This one hit close to home. A colleague in analytics told me about their internal AI tool - natural language queries, self-serve dashboards, the whole works. Users loved it, adoption was through the roof. Then the data team actually checked the numbers. Turns out the thing had been querying a table that got deprecated eighteen months ago. The new table had the same name but completely different logic underneath. Every answer looked reasonable, formatting was spot on, but the numbers were wrong. Not wildly wrong either. Wrong enough that you wouldn't catch it unless you already knew what the answer was supposed to be. So for six weeks, leadership reports were built on stale logic.
My first thought was the AI was hallucinating. Plot twist: it wasn't. It queried a real table and returned real results. It just answered the wrong question. Which honestly feels almost worse.

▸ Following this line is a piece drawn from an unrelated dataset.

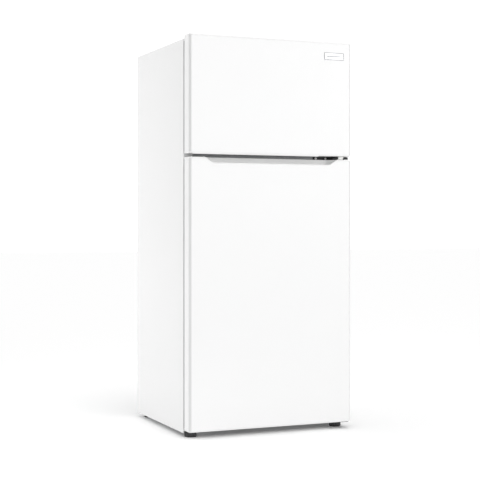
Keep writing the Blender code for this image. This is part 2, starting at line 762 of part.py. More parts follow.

When he tried to explain it to a non-technical stakeholder, he said their eyes glazed over the second he said "deprecated table." He ended up going with something like "imagine asking someone to look something up in last year's phonebook but the cover says 2025." That kind of landed but they still didn't really get why the AI didn't just know.
My go-to explanation now? I say: imagine this is a fresh junior employee who's just started. They don't have all the context yet, haven't made enough mistakes, and haven't had enough feedback. They're a bit overwhelmed by the complexity and number of data sources. They read all the docs, but as you know, those docs aren't perfect and there's a lot of nuance and tribal knowledge they need to pick up. After a few months they'll get way better. Non-technical stakeholders don't care about deprecated tables or reasoning traces. You need to make them understand in the sense of "tolerate and keep going with optimism," not "explain it back to me."
But honestly, this whole thing convinced me once again the bottleneck with AI tooling isn't the model itself - it's the metadata. Yet another case where if your column descriptions are wrong or your tables aren't documented, the AI will confidently serve you garbage and nobody will question it because it sounds right.
Anyone else been burned by something like this? How are you handling validation when the outputs look correct on the surface?